4.     Risk Transfer

This strategy transfers the risk to a third party. The most common risk transfer strategy is insurance cover, but it can also include having contractual arrangements that transfer risk to a supplier or customer. Having an insurance broker that understands your business and is proactive in discussing risks and how to mitigate them, is an important part of any risk management strategy.

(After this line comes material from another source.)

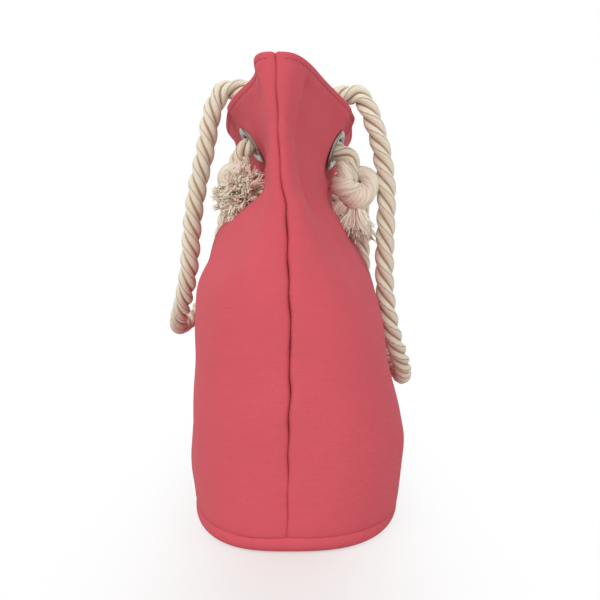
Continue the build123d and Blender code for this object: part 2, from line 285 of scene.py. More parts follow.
# ---------------------------------------------------------------- mesh helpers


def mesh_object(name, points, faces, material, uv=None):
    mesh = bpy.data.meshes.new(name)
    mesh.from_pydata([tuple(p) for p in points], [], faces)
    mesh.polygons.foreach_set("use_smooth", [True] * len(faces))
    if uv is not None:
        layer = mesh.uv_layers.new(name="cloth")
        corner = np.empty(len(mesh.loops), int)
        mesh.loops.foreach_get("vertex_index", corner)
        layer.data.foreach_set("uv", np.asarray(uv, float)[corner].ravel())
    mesh.materials.append(material)
    mesh.update()
    obj = bpy.data.objects.new(name, mesh)
    bpy.context.scene.collection.objects.link(obj)
    return obj


def grid_faces(rows, columns, around=False):
    """Quads of a grid of rows x columns points; around closes each row into a ring."""
    last = columns if around else columns - 1
    return [
        (r * columns + c, r * columns + (c + 1) % columns,
         (r + 1) * columns + (c + 1) % columns, (r + 1) * columns + c)
        for r in range(rows - 1)
        for c in range(last)
    ]


def thicken(obj, thickness):
    solid = obj.modifiers.new("thickness", "SOLIDIFY")
    solid.thickness = thickness
    solid.offset = 0
    return obj


def unit(vectors):
    return vectors / np.linalg.norm(vectors, axis=-1, keepdims=True)


def ease(x):
    x = np.clip(x, 0, 1)
    return x * x * (3 - 2 * x)


def bell(distance, width):
    return np.exp(-((distance / width) ** 2))


# ---------------------------------------------------------------- shape of the cloth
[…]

Examples of risk transfer strategies through insurance would include loss of profit cover from disruptions to operations, cyber insurance to cover data theft, fire and flood insurance, and management liability cover to protect against the adverse impact of decisions made by directors and senior employees.

 

Conclusion

Managing risk is crucial for the survival and growth of all businesses, no matter their size or how many years they have been trading for. By understanding they type of risk your business may face, maintaining a structured risk recording system, and implementing effective risk mitigation strategies, your business can safeguard itself from financial losses, operational disruptions, and reputational damage.


While risks can never be eliminated entirely, proactive risk management helps your business remain resilient and prepared for uncertainties. It is never too soon to start taking risk management seriously, so seek out advice from a professional to ensure that you have a comprehensive risk management strategy in place and enjoy the peace of mind that comes from knowing you are prepared for when the inevitable happens.